Standards haben vielfältige Quellen. Häufig ist die Standardsetzung durch den Gesetzgeber sogar das kleinere Übel: Eine Reihe von Standards ist der politischen Gestaltung durch Bund, Land oder europäische Ebene vollständig entzogen. Dies deshalb, weil beispielsweise technische Regelwerke hinter einer Standarderhöhung stecken oder auch Weiterentwicklungen der einschlägigen Regeln der Technik, die aus haftungsrechtlichen Gründen zu befolgen sein können.

Eine Vielzahl der aus dem Mitgliederbereich genannten überflüssigen Standards bezieht sich auf Vorgaben für die Bauausführung. Im Zuge der näheren Sichtung zeigte sich, dass eine Vielzahl dieser Standards dem Schutz von Leib, Leben und Gesundheit und/oder der Barrierefreiheit dient. In einigen Fällen stehen auch Vorgaben der Berufsgenossenschaft, Unfallkasse, Versicherungen oder der Rechtsprechung zu Verkehrssicherungspflichten hinter den technischen Vorgaben. Diese Standards können in der Praxis schwerlich „zurückgedreht“ werden. Würden zudem derartige Standards nicht durch Rechtssetzung – nur solche können im Rahmen des Dialogverfahrens mit der Landesregierung überhaupt infrage gestellt werden – gesetzt, sind technische Richtlinien wie beispielsweise Unfallverhütungsvorschriften oder auch die zivilgerichtliche Rechtsprechung zu Verkehrssicherungspflichten der Maßstab allein das einzuhaltende Maß an Sicherheit vorgibt.

Insoweit ist nicht ohne Weiteres ersichtlich, dass ein vollständiger Verzicht auf Standardsetzung tatsächlich mit Kostenentlastungen verbunden wäre.

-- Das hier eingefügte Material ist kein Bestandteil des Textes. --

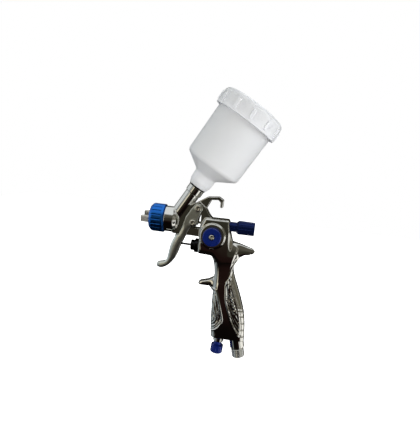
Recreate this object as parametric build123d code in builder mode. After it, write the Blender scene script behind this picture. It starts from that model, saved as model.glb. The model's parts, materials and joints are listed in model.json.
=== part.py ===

Vielmehr ist das genaue Gegenteil zu erwarten. Das bedeutet nach Ansicht der Geschäftsstelle, die insoweit die Billigung einer Beschlussfassung von Präsidium und Hauptausschuss des Verbandes fand, allerdings auch, dass bestehende Bau-, Sicherheits- und Standards der Barrierefreiheit im Zweifel im Rahmen einer angemessenen Finanzausstattung zu finanzieren sind.